The best climate change resource featured during 2014 was the Lancelot Web application which allows users to Explore Climate Data interactive map Lancelot was designed and produced by the Euro-Mediterranean Center on Climate Change (CMCC) to provide a highly interactive visualization of climate data on maps for many different audiences. It allows the user to select indicators and explore both historical and future projections of climate data.
2014 was a year of meetings, momentum movements, summits and conferences, where politicians, scientists and non-profits have interacted. Equality was a key message at the U.N. Climate Summit in September as Global Leaders Highlight Actions Needed to Achieve Climate Justice.
The work of critical geographers started to raising awareness of the security implications of climate change in ‘Governing from Above: Vertical geopolitics of climate change’.

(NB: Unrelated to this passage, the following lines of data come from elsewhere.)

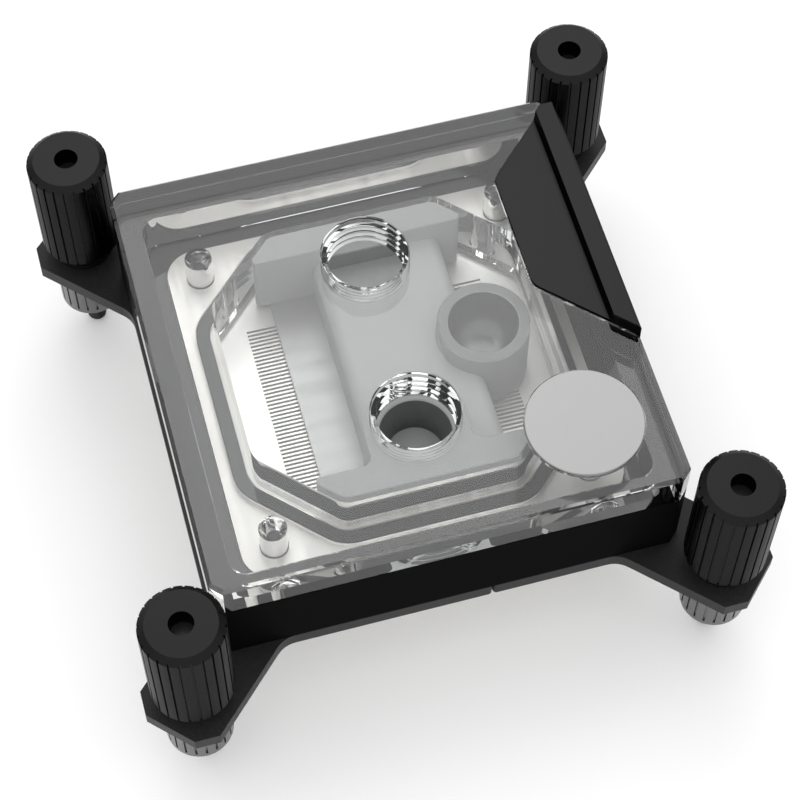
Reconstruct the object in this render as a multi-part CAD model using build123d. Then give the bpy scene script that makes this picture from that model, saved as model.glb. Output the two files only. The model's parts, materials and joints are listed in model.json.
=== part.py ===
from build123d import *
import math
import os

# CPU water block: a clear acrylic top on a black frame, a nickel-plated cold plate with micro fins,
# two bracket halves with four arms, and a captive thumb screw over a standoff at the end of each arm.
# Millimetres. +X runs along the front edge to the right, +Y to the back, +Z up.
# The origin is the centre of the cold plate's contact face, which rests on the processor.

# Plan sizes
HOLE_PITCH = 78.0        # square of the four thumb screw axes
BLOCK_SIDE = 68.6        # clear top and frame, outside
BLOCK_CUT = 1.7          # leg of their cut corners
FRAME_WALL = 3.7         # wall of the black frame
FRAME_CORNER = 2.5       # inner corner radius of the frame
BRACKET_RING_W = 5.95    # width of the bracket's ring under the frame
PLATE_ROUND = 4.5        # corner radius of the cold plate
RIM_OVERLAP = 1.7        # how far the cold plate's rim reaches under the bracket

# Heights, from the contact face up
PAD_H = 0.6              # raised contact pad
RIM_T = 1.8              # rim that clamps the bracket
BRACKET_T = 2.4          # bracket sheet
PLATE_T = 5.3            # whole cold plate
FRAME_H = 12.8           # black frame
TOP_T = 6.0              # clear top's visible slab
CEILING_DROP = 6.0       # depth of the flow chamber's ceiling under the clear top's face
TOP_CHAMFER = 0.55       # polished edge round the clear top
FOOT_CHAMFER = 0.3       # edge round the foot of its deep body

# Clearances
SLIP = 0.15              # parts that drop into one another
TURN_CLEARANCE = 0.05    # running fit of the thumb screw in its standoff
FACE_CLEARANCE = 0.05    # faces that slide on one another

# Seal and flow chamber
SEAL_INSET = 2.8         # edge of the raised plate to the O-ring's centre line
SEAL_LEG = 11.6          # leg of the centre line's 45 degree corners
SEAL_BEND = 5.0          # bend radius of the centre line
SEAL_W = 2.0             # width of the O-ring once squeezed
SEAL_H = 1.5             # height once squeezed
SEAL_ROUND = 0.2         # bevel of its flattened edges
SEAL_SIDE_GAP = 0.1      # groove wall to O-ring
CHAMBER_LAND = 0.7       # acrylic between the groove and the chamber
INSERT_GAP = 0.9         # chamber wall to flow insert

# Micro fins
FIN_FIELD_X = 36.8
FIN_FIELD_Y = 30.4
FIN_PITCH = 0.66
FIN_T = 0.33
FIN_H = 2.6

# Jet plate
JET_W = 27.8
JET_L = 40.0
JET_T = 0.8
JET_SLOT_W = 1.6
JET_SLOT_L = 24.0

# Flow insert
BAR_W = 4.2              # end bars that reach the ceiling
BAR_TIP_ROUND = 0.7      # corners at the ends of the bars
BAR_ROOT_ROUND = 1.5     # corners between the front bar and the inlet boss
WEB_LEFT = 7.0           # web edge left of the middle
WEB_RIGHT = 12.6         # web edge right of the middle
WEB_H = 8.0              # web above the jet plate
WEB_ROUND = 2.0
INLET_BOSS_R = 7.5
INLET_MOUTH_R = 5.3      # funnel under the inlet port
INLET_FUNNEL_H = 3.8
INLET_THROAT_R = 4.1
INLET_THROAT_H = 2.1
INLET_DROP_R = 2.3       # hole in the throat's floor, down to the duct
INLET_DROP_Y = 1.7       # its centre, in front of the port's axis
DUCT_W = 8.0             # duct from the inlet to the jet slot
DUCT_H = 4.0
CUP_X = 14.1
CUP_R = 6.85
CUP_BORE_R = 5.2
CUP_DEPTH = 7.0
CUP_BOTTOM_ROUND = 3.2
CUP_FLAT = 6.4           # centre to the flattened side
CUP_CLEARANCE = 0.05     # cup in its bore

# Ports
PORT_Y = 13.85           # port axes, front and back of the middle
PORT_R = 5.72            # crest radius of the port thread
PORT_MOUTH_R = 6.5
PORT_MOUTH_H = 0.6

# Block screws, up through the cold plate into the clear top
SEAL_TO_SCREW = 3.7      # O-ring's corner to the screw, along either side
BLOCK_SCREW_R = 1.95
BLOCK_HOLE_R = 2.0
BLOCK_HOLE_H = 8.1
BLOCK_HOLE_TIP = 1.2
BLOCK_HOLE_MOUTH = 0.25
BLOCK_SCREW_IN = 2.6     # thread engaged in the acrylic
BLOCK_HEAD_R = 3.7
BLOCK_HEAD_H = 1.9
BLOCK_HEX_R = 1.45
BLOCK_HEX_H = 1.2

# Frame screws, up through the bracket into the frame
FRAME_SCREW_INSET = 2.35  # from the block's side
FRAME_SCREW_SIDE = 14.0  # from the middle, along the side
FRAME_SCREW_R = 0.95
FRAME_SCREW_IN = 4.0
FRAME_HEAD_R = 1.75
FRAME_HEAD_H = 0.9
FRAME_HEX_R = 0.65
FRAME_HEX_H = 0.5

# Bracket arms
ARM_HALF_W = 6.6         # half width across the diagonal
ARM_END = 6.2            # thumb screw axis to the slanted end
ARM_REACH = 7.25         # thumb screw axis to the flats of the arm's end
ARM_ROOT_ROUND = 4.0
BRACKET_JOINT_X = 6.0    # joint of the two halves at the front, as far left of the middle at the back
BRACKET_JOINT_GAP = 0.12
BRACKET_JOINT_ROUND = 0.6

# Standoffs
STANDOFF_R = 4.87
STANDOFF_L = 9.4
STANDOFF_FOOT = 0.8      # smooth band at its foot
SPIGOT_R = 2.6           # neck through the arm

# Grip grooves of knobs and standoffs
GROOVE_PITCH = 1.55
GROOVE_W = 0.32
GROOVE_DEPTH = 0.3

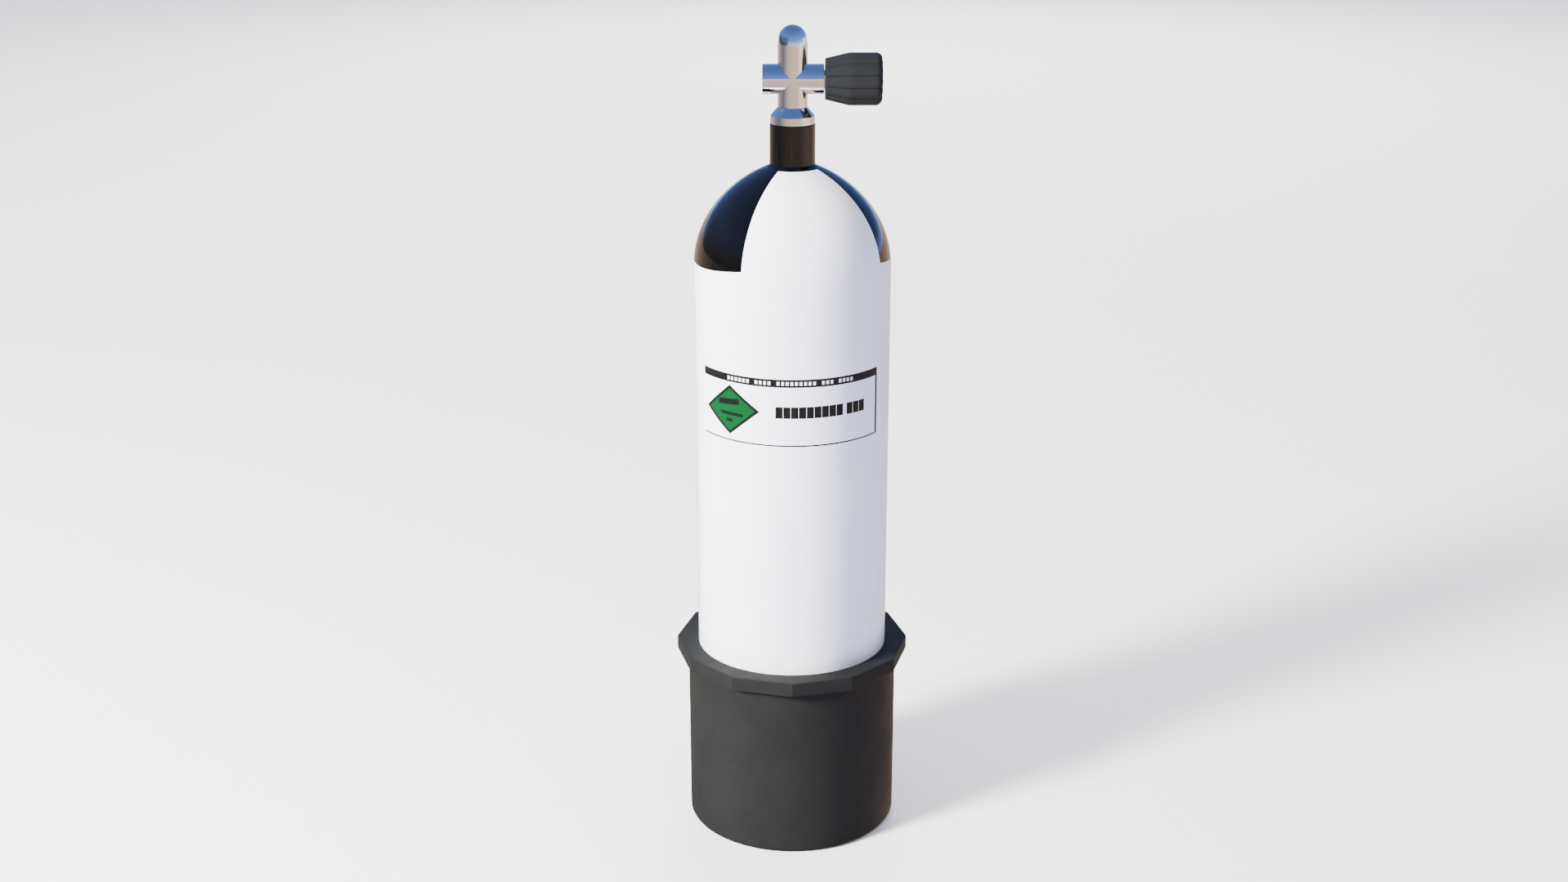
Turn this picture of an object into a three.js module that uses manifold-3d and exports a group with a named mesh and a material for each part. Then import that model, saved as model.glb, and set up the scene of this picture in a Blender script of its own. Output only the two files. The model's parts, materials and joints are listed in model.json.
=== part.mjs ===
// A 12-litre steel scuba cylinder in a rubber boot, with a chromed pillar valve.
// Millimetres, +Z up. The origin is the middle of the boot's foot, on the cylinder's axis.
// The handwheel points along +X and the threaded regulator outlet along +Y.
import * as THREE from "three";
import { mergeVertices } from "three/addons/utils/BufferGeometryUtils.js";
import Module from "manifold-3d";

const wasm = await Module();
wasm.setup();

// ---- Driving dimensions ----------------------------------------------------

const GAP = 0.3; // clearance between neighbouring pieces
const DEGREE = Math.PI / 180;

// Cylinder
const CYLINDER_R = 85.5;
const WALL = 4.3;
const BASE_Z = 7; // lowest point of the domed base
const BASE_DOME = 60; // height of the domed base
const BASE_THICK = 6.5;
const SHOULDER_Z = 520.9; // where the straight wall ends
const SHOULDER_RISE = 93.9; // height the shoulder would reach on the axis
const SHOULDER_POWERS = [2.14, 1.56]; // a little fuller than an ellipse, which has [2, 2]
const INNER_SHOULDER = { z: 517.3, rise: 88.5 }; // the half ellipse inside
const NECK_R = 19.5;
const NECK_TOP_Z = 645.6;
const NECK_BORE_R = 12.8;
const NECK_FILLET_R = 24; // radius where the shoulder starts to turn up into the neck
const NECK_FILLET_Z = 612;
const NECK_FILLET_SLOPE = 0.44; // the shoulder's rise for each mm inwards at that radius
const CYLINDER_SIDES = 48;

// Label: thin vinyl stuck on the paint
const VINYL = 0.25;
const LABEL_Z = [385, 444.5];
const LABEL_AZIMUTH = [-61, 58]; // its two ends, from the front towards +X

// Boot
const BOOT_R = 95;
const BOOT_WALL = 4;
const BOOT_EDGE = 5; // rounding of the foot
const BOOT_FLOOR = 6;
const FOOT_RING_R = 76; // the underside is recessed inside this radius
const FOOT_RECESS = 2;
const RIM_R = 105.4; // over the corners
const RIM_SIDES = 12;
const RIM_Z = [161, 173];
const BOOT_RIBS = 12;
const RIB_THICK = 4;
const RIB_INNER_R = 24;
const DRAIN_R = 7;
const DRAIN_PITCH_R = 58;
const DRAINS = 6;
const CENTRE_DRAIN_R = 16;

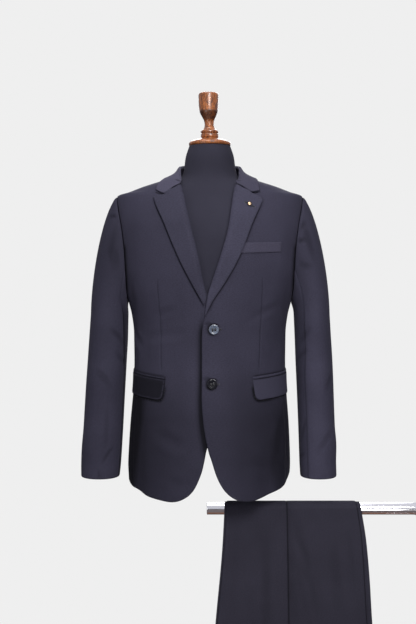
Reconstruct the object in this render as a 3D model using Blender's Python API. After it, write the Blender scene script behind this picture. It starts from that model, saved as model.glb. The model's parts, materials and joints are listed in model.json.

Finally it is worth considering what has actually been achieved. In Mapping climate communication, Joanna Boehnert has attempted to visually connect the role of different organisations over two decades of climate communication, where agencies involved are classified either according to their tendency to deny or to acknowledge climate change or else they are involved in the production of climate science itself.
At the end of the day, How to rebuild trust at UN climate change talks? suggests at the Paris climate summit in 2015, countries will need to do more than just say what they are doing. To achieve a successful outcome, countries should be held accountable for doing what they say.